# Drill Press rotary indexing



## cfellows (Jun 5, 2008)

This is an indexing drill press table I built. I picked it up at a local salvage yard, looking pretty much like it does in this picture. I had to turn down the spigot to fit and I also cut the two slots on top for bolting things down. Finally, I modified the hole in the center to take a 5C collet. The holes (and unfortunately, the big square slots) were already drilled. The spacing of the holes is based on 24 although 2 of the 24 have been replaced by the big square cutouts. However, I can work around those pretty easily. The indexing arm on the side was made from hot rolled steel and fastens to the column clamp on the back. I leave this table in the drill press all the time.


----------



## Cedge (Jun 5, 2008)

Nice adaptation. 24 holes gives you a nice selection of drill patterns.

I've certainly enjoyed using the one I made. It fits in my mill vise and gets used much more than I ever thought it would. It's proven to be a very handy item to have around.

Steve


----------



## DICKEYBIRD (Jun 5, 2008)

Very slick Chuck! That must save you a ton of time compared to wrestling a rotab onto the mill, setting it up, etc. How do you tighten the collet..just a knurled & threaded ring underneath?

Question: What's the motor/pulley/belt gizmo in the bottom left of the 2nd picture? Inquiring minds want to know. ;D


----------



## cfellows (Jun 5, 2008)

DICKEYBIRD  said:
			
		

> Very slick Chuck! That must save you a ton of time compared to wrestling a rotab onto the mill, setting it up, etc. How do you tighten the collet..just a knurled & threaded ring underneath?
> 
> Question: What's the motor/pulley/belt gizmo in the bottom left of the 2nd picture? Inquiring minds want to know. ;D



I have several rotary tables, but I seldom use them. The drill press table suits many of my needs.

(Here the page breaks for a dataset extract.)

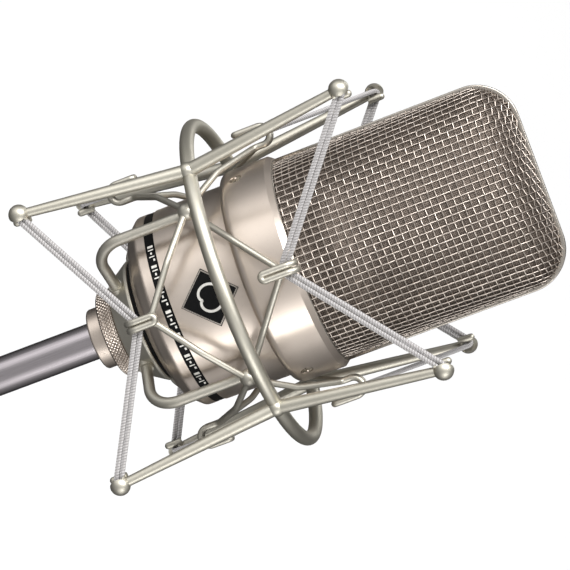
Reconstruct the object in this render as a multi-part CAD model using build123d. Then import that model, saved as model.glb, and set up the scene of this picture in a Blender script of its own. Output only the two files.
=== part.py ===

The collets are tightened, as you guessed, by a knurled & threaded ring underneath.

The motor you mentioned is a variable speed DC gearmotor attached to my lathe leadscrew for motorized carriage feed. 

Chuck


----------



## DICKEYBIRD (Jun 5, 2008)

cfellows  said:
			
		

> The motor you mentioned is a variable speed DC gearmotor attached to my lathe leadscrew for motorized carriage feed.


That's what I was guessing it was. Was the gearmotor bought new or something you had lying around? I'd like to add a power crossfeed to my little 8x16 lathe and a readymade gearmotor would save a lot of fiddle time.

What voltage does it need and what did you do for a power supply? I it variable speed? I know, I'm a pest. ;D


----------